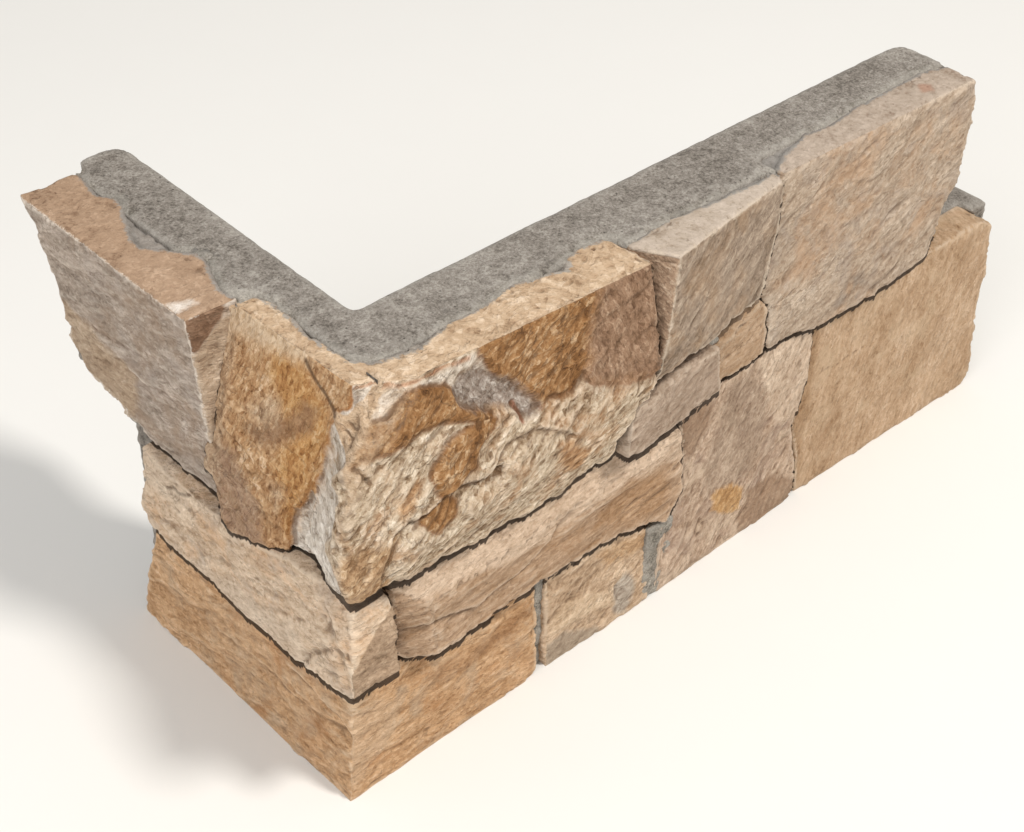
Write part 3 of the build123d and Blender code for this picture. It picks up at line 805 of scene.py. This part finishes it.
cornerBottomLook = {
    "node": "corner_bottom_stone", "slot": "foot_stone", "seed": 12, "front": "corner", "gain": (1.14, 1.1, 1.04),
    "layers": (0.05, 0.25, 1.0), "stretch": 2.8, "scar": 1.2, "scarSize": 16,
    "tones": [(122, 90, 61), (162, 127, 93), (184, 149, 114), (202, 168, 134), (220, 190, 158)],
    "washes": [((176, 158, 138), 22, 0.5), ((160, 112, 70), 26, 0.4)],
    "marks": [
        ledge([(12, 46), (27, 44), (40, 42), (50, 36), (54, 28)], side="short", drop=1.6, reach=10),
        ledge([(-37, 31), (-21, 33), (-6, 32), (13, 32), (24, 33), (40, 37)], side="short", drop=1.0, reach=7),
        patch([(22, 30), (31, 37), (35, 33), (27, 25)], side="short", paint="umber"),
        patch([(-30, 47), (-21, 42), (-25, 27), (-35, 17), (-43, 7), (-60, 0), (-60, 45)], side="long", paint="pale"),
        patch([(-7, 45), (4, 45), (21, 42), (39, 41), (52, 46), (56, 40), (38, 34), (20, 33), (0, 36)], side="long",
            paint="umber"),
    ],
    "stains": [
        stain("pale", [(140, 113, 86), (178, 150, 122), (196, 168, 140), (214, 188, 160)], ragged=9.0, soft=3.0,
            strength=0.8),
        stain("umber", [(114, 82, 56), (150, 113, 79), (176, 140, 105)], ragged=9.0, soft=2.5, strength=0.7),
    ],
}

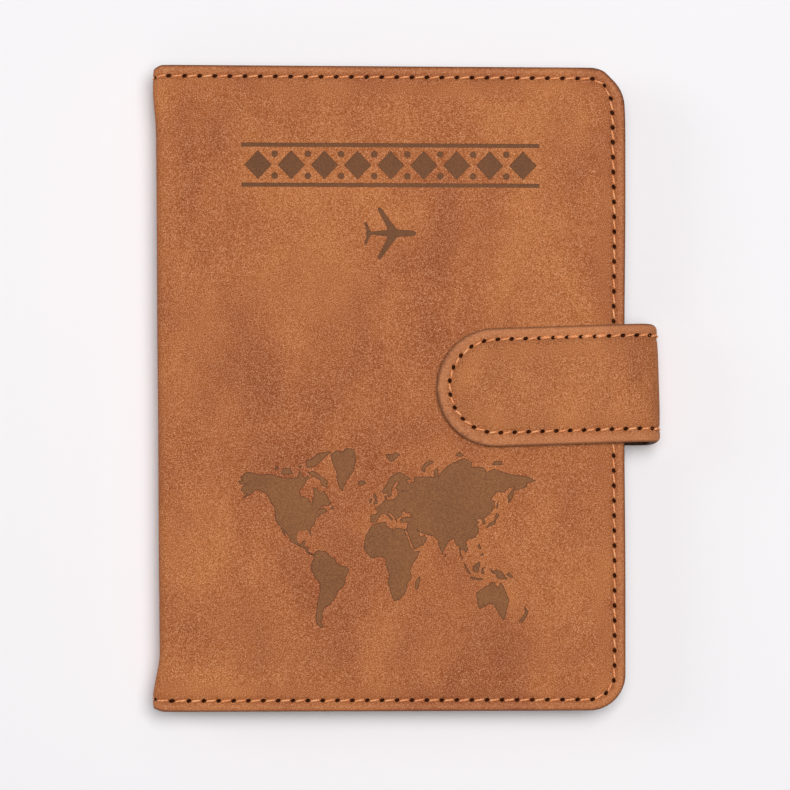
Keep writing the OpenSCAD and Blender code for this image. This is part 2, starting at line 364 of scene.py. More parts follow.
def leathercloth(name, dark, light, grain=1.0):
    """Brushed leathercloth: soft clouds of colour under a speckled, matt nap."""
    f = Finish(name, 0.78, 0.22)
    clouds = f.noise(24, detail=2.2, wander=0.8, place=f.turned(-40, (1, 0.62, 1)))
    mottle = f.noise(9, wander=0.4, place=f.turned(-35, (1, 0.75, 1)))
    colour = f.mix(f.ramp(clouds, (0.30, dark), (0.70, light)),
                   f.ramp(mottle, (0.30, dark), (0.70, light)), 0.35)
    nap = f.noise(NAP_MM, detail=1.5, rough=0.6)
    colour = f.mix(colour, srgb(98, 42, 14), f.spread(nap, 0.50, 0.26, 0, 0.80 * grain))
    colour = f.mix(colour, srgb(244, 186, 146), f.spread(nap, 0.50, 0.74, 0, 0.60 * grain))
    colour = f.tint(colour, "worn", srgb(206, 138, 96), 0.5)
    # Painted shade: darker in the sewn valleys along the stitching.
    colour = f.tint(colour, "painted_seam_shade", srgb(112, 62, 34), 0.4)
    # Dark at the cut edges: edge paint, and on the strap's edges also painted contact shadow.
    colour = f.tint(colour, "edge", srgb(72, 36, 18), 0.85)
    return f.done(colour, f.bump(nap, 0.09, 0.6 * grain), f.spread(nap, 0.3, 0.7, 0.72, 0.86))


def pressed_leather(name, shade):
    """The floor of the pressed motifs: darkened and smoothed by the hot die. The shade argument darkens it
    more: painted shade at the floors' rims, and a darker tone for the small motifs.
    """
    f = Finish(name, 0.62, 0.2)
    grain = f.noise(0.26, detail=1.5, rough=0.6)
    colour = f.mix(f.ramp(f.noise(12, detail=3), (0.3, srgb(114, 68, 32)), (0.7, srgb(138, 84, 42))),
                   f.ramp(grain, (0.3, srgb(84, 46, 20)), (0.7, srgb(170, 114, 68))), 0.45)
    return f.done(f.mix(colour, srgb(70, 36, 18), shade), f.bump(grain, 0.04, 0.4))


# Painted shade: the needle holes are cut blind and coloured near-black for the shade inside them.
def needle_hole():
    f = Finish("needle_hole", 0.95, 0.05)
    return f.done(f.ramp(f.noise(0.4), (0.35, srgb(30, 10, 3)), (0.7, srgb(74, 34, 16))))


def cut_edge():
    """Raw edge of the sheets, where the woven backing shows."""
    f = Finish("cut_edge", 0.85)
    layers = f.noise(0.5, detail=3, place=f.turned(0, (0.2, 0.2, 3)))
    colour = f.ramp(layers, (0.35, srgb(104, 64, 42)), (0.65, srgb(146, 98, 66)))
    return f.done(colour, f.bump(f.noise(0.25, detail=3), 0.1, 0.6))


def woven_lining(name, dark, light):
    f = Finish(name, 0.82)
    scale = 1 / (0.55 * MM) / (2 * math.pi) * 2
    weave = f.mix(f.bands("X", scale, 0.6), f.bands("Y", scale, 0.6), 0.5)
    colour = f.mix(f.ramp(weave, (0.25, dark), (0.75, light)),
                   f.ramp(f.noise(9, detail=3), (0.35, dark), (0.65, light)), 0.35)
    return f.done(colour, f.bump(weave, 0.06, 0.7))


def sewing_thread():
    """Two-ply polyester: dark lines spiral round the light orange thread, with painted highlights."""
    f = Finish("sewing_thread", 0.5)
    twist = f.bands("DIAGONAL", 1.6, place=f.node("ShaderNodeTexCoord").outputs["UV"])
    colour = f.ramp(twist, (0.15, srgb(204, 108, 52)), (0.6, srgb(250, 168, 108)))
    # Painted highlight: paler patches where the thread would glint.
    colour = f.mix(colour, srgb(255, 200, 146), f.spread(f.noise(1.3, detail=1), 0.45, 0.75, 0, 0.5))
    return f.done(colour, f.bump(twist, 0.06, 0.8))


def plain_core(name, dark, light, size_mm, depth_mm, roughness=0.9):
    f = Finish(name, roughness)
    specks = f.noise(size_mm, detail=4, rough=0.65)
    return f.done(f.ramp(specks, (0.3, dark), (0.7, light)), f.bump(specks, depth_mm, 0.6))


def plated(name, light, turn):
    f = Finish(name, 0.3, metallic=1.0)
    brushed = f.noise(0.8, detail=4, place=f.turned(turn, (1, 12, 1)))
    colour = f.ramp(brushed, (0.3, srgb(150, 152, 154)), (0.7, light))
    return f.done(colour, f.bump(brushed, 0.01, 0.4), f.spread(brushed, 0.2, 0.8, 0.24, 0.42))


COVER = leathercloth("cover_leathercloth", srgb(145, 70, 30), srgb(186, 110, 54))
POCKET = leathercloth("pocket_leathercloth", srgb(142, 74, 34), srgb(180, 108, 58), 0.9)
STRAP = leathercloth("strap_leathercloth", srgb(142, 71, 31), srgb(188, 113, 57))
PRESSED = pressed_leather("pressed_leather", 0.0)
# Painted shade at the rims of the pressed motifs' floors.
PRESSED_SHADE = pressed_leather("pressed_painted_shade", 0.65)
# A darker tone for the airliner and the band, which are cut as deep as the map.
PRESSED_DARKER = pressed_leather("pressed_darker", 0.42)
HOLE = needle_hole()
EDGE = cut_edge()
LINING = woven_lining("brown_lining", srgb(70, 42, 28), srgb(108, 70, 48))
STRAP_BACK = plain_core("dark_strap_lining", srgb(46, 25, 14), srgb(78, 47, 30), 0.6, 0.06, 0.8)
THREAD = sewing_thread()
BOARD = plain_core("grey_board", srgb(118, 115, 108), srgb(160, 157, 150), 0.8, 0.05)
FOAM = plain_core("foam_sheet", srgb(206, 200, 186), srgb(232, 228, 218), 0.5, 0.12)
STEEL = plated("zinc_steel", srgb(206, 208, 210), 15)
NICKEL = plated("nickel_magnet", srgb(222, 220, 212), 70)


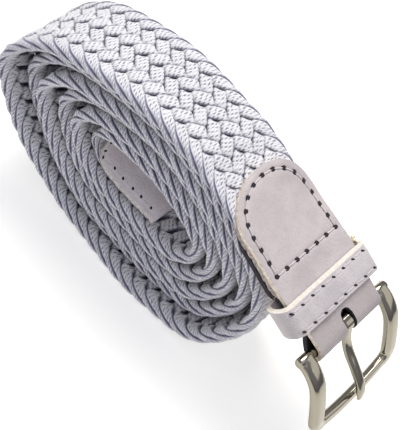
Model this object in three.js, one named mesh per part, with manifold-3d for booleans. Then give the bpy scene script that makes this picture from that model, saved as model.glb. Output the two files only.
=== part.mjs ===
// A braided elastic belt, rolled up and lying on its side, with its buckle hanging free at the front.
// Millimetres. X runs along the roll towards the buckle, Y across the belt, Z up from the surface.
// Most shapes are drawn as a side view in X and Z, and run across the belt in Y.

import * as THREE from 'three'
import { mergeVertices } from 'three/addons/utils/BufferGeometryUtils.js'
import Module from 'manifold-3d'

const wasm = await Module()
wasm.setup()

// Driving sizes
const BELT_WIDTH = 33
const BRAID_THICKNESS = 3.8
const PRESSED_THICKNESS = 2.0
const LEATHER = 1.4
const GAP = 0.3
const HALF_WIDTH = BELT_WIDTH / 2

// The middle of the finished belt's length, which the group is moved back by
const BOX_CENTRE_X = 0.84

const EDGE_ROUND = 1.2
const SIDE_SHARE = 0.45

// How much of a metal section's thickness and width is flat before its corners are rounded off
const SECTION_SIDE = 0.5
const SECTION_FACE = 0.55

// The roll: twelve stations round its loop, clockwise from the underside.
// Each row gives the middle of the braid in the outermost turn and in the innermost one,
// and how many turns lie between the two.
const ROLL_STATIONS = [
  { outerX: 6.0, outerZ: 1.9, innerX: -0.7, innerZ: 24.1, turns: 5 },
  { outerX: -12.7, outerZ: 1.6, innerX: -14.9, innerZ: 23.8, turns: 5 },
  { outerX: -33.4, outerZ: 3.7, innerX: -26.9, innerZ: 24.9, turns: 5 },
  { outerX: -53.4, outerZ: 14.9, innerX: -34.2, innerZ: 28.9, turns: 5 },
  { outerX: -70.8, outerZ: 35.2, innerX: -36.2, innerZ: 34.7, turns: 5 },
  { outerX: -61.0, outerZ: 51.3, innerX: -31.7, innerZ: 38.8, turns: 5 },
  { outerX: -39.7, outerZ: 59.4, innerX: -23.7, innerZ: 40.1, turns: 5 },
  { outerX: -16.7, outerZ: 62.6, innerX: -12.7, innerZ: 40.2, turns: 5 },
  { outerX: 5.8, outerZ: 58.7, innerX: -0.7, innerZ: 37.3, turns: 5 },
  { outerX: 27.3, outerZ: 42.7, innerX: 7.8, innerZ: 33.0, turns: 4 },
  { outerX: 35.6, outerZ: 27.6, innerX: 9.8, innerZ: 27.2, turns: 4 },
  { outerX: 25.4, outerZ: 7.0, innerX: 6.3, innerZ: 22.0, turns: 4 },
]

// How far each stretch of the roll is pushed back across the belt, by turns from the tail's end.
const TURN_OFFSETS = [
  { turn: 0, back: 3.0 },
  { turn: 0.5, back: 3.8 },
  { turn: 0.9, back: 3.0 },
  { turn: 1.33, back: 2.5 },
  { turn: 1.55, back: 3.5 },
  { turn: 1.85, back: 2.5 },
  { turn: 2.2, back: 3.5 },
  { turn: 2.55, back: 5.0 },
  { turn: 2.85, back: 2.2 },
  { turn: 3.2, back: 1.0 },
  { turn: 3.6, back: 1.5 },
  { turn: 4.0, back: 3.0 },
  { turn: 4.33, back: 4.2 },
  { turn: 4.75, back: 2.5 },
  { turn: 5.05, back: 0.3 },
  { turn: 5.6, back: 0 },
]

// Where the outermost turn leaves the roll and runs straight into the buckle's leather
const START_TURN = 0.045
const LEAVE_TURN = 5.56
const LEAVE_HANDLE = 24
const ARRIVE_HANDLE = 12
const STEPS_PER_TURN = 62
const RUNOUT_STEPS = 22
const TURN_STEP = 0.002
const PRESS_EASE_START = 3.5
const PRESS_EASE_END = 8

// The far side of the upper turns sits lower than the near side
const FAR_SAG = 4.0
const SAG_START_X = -34
const SAG_PEAK_X = 8
const SAG_END_X = 34
const SAG_LOW_Z = 18
const SAG_HIGH_Z = 60

// The buckle's bar and the leather tab folded round it
const BAR_X = 54.7
const BAR_Z = 38.7
const BAR_RADIUS = 1.5
const TAB_SLOPE_DEG = 21
const TAB_WIDTH = 34.4
const FOLD_WIDTH = 30.8
const TAPER_START = 5
const TAPER_END = 15
const TAB_LENGTH = 53
const BRAID_END = 20
const JOINED_START = 5.8
const SLOT_WIDTH = 5
const SLOT_REACH = 4.2
const SLOT_DEPTH = 30
const FOLD_INNER = BAR_RADIUS + GAP
const FOLD_OUTER = FOLD_INNER + LEATHER
const FOLD_BACK_DEG = 60
const LAYER_STEP = 2.4
const UNDER_SHORTER = 11
const BRAID_LINE = FOLD_OUTER - LEATHER - GAP - PRESSED_THICKNESS / 2

// The keeper loop
const KEEPER_START = 6.1
const KEEPER_LENGTH = 9
const KEEPER_FAR = 20.9
const KEEPER_NEAR = 21.2
const KEEPER_DROP = 1.6
const KEEPER_LEAN = 0.45

// The buckle frame: its side view from the bar to the front bar
const FRAME_SIDE = [
  { x: BAR_X, z: BAR_Z },
  { x: 58.0, z: 37.6 },
  { x: 61.8, z: 34.8 },
  { x: 64.8, z: 30.2 },
  { x: 67.3, z: 25.3 },
  { x: 70.5, z: 18.4 },
]
const FRAME_WIDTH = 44.8
const ARM_WIDTH = 5.4
const ARM_THICKNESS = 3.4
const FRONT_BAR_WIDTH = 2.8
const FRONT_BAR_THICKNESS = 2.3
const FRONT_BOW = 1.4
const CORNER_RADIUS = 3.5

// The prong
const PRONG_WIDTH = 3.6
const PRONG_THICKNESS = 2.0
const PRONG_RING = 2.9
const PRONG_TIP_START = 0.85
const PRONG_TIP_EASE = 0.35
const PRONG_SIDE = [
  { x: BAR_X + 0.7, z: BAR_Z + 1.9 },
  { x: 56.8, z: 38.0 },
  { x: 58.6, z: 34.5 },
  { x: 61.3, z: 31.6 },
  { x: 65.6, z: 28.4 },
  { x: 70.2, z: 24.6 },
  { x: 72.1, z: 21.9 },
  { x: 73.1, z: 19.4 },
]

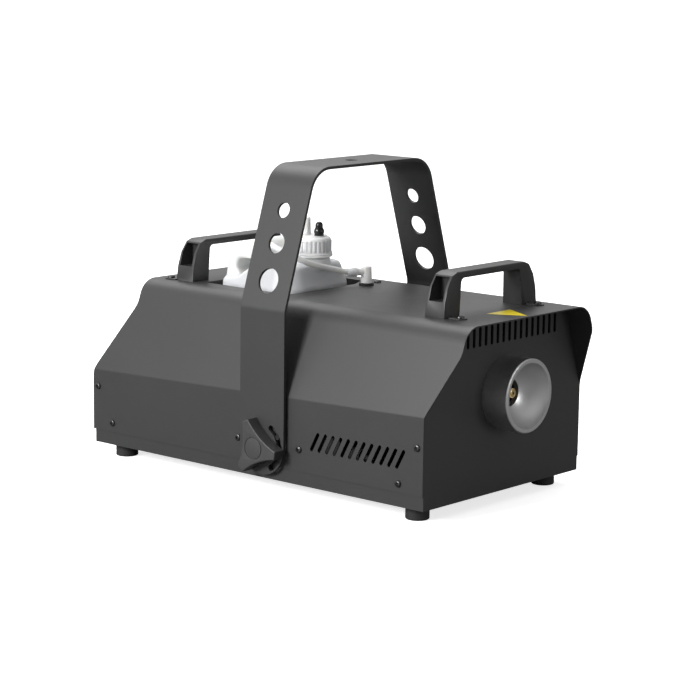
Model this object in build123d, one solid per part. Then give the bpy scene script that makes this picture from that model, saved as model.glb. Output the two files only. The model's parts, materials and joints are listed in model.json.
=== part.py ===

________

#### [What to produce]
Go through the listing above and pull out each line containing the word "makes".

#### [Exercise answer]
Model this object in three.js, one named mesh per part, with manifold-3d for booleans. Then give the bpy scene script that makes this picture from that model, saved as model.glb. Output the two files only.
Model this object in build123d, one solid per part. Then give the bpy scene script that makes this picture from that model, saved as model.glb. Output the two files only. The model's parts, materials and joints are listed in model.json.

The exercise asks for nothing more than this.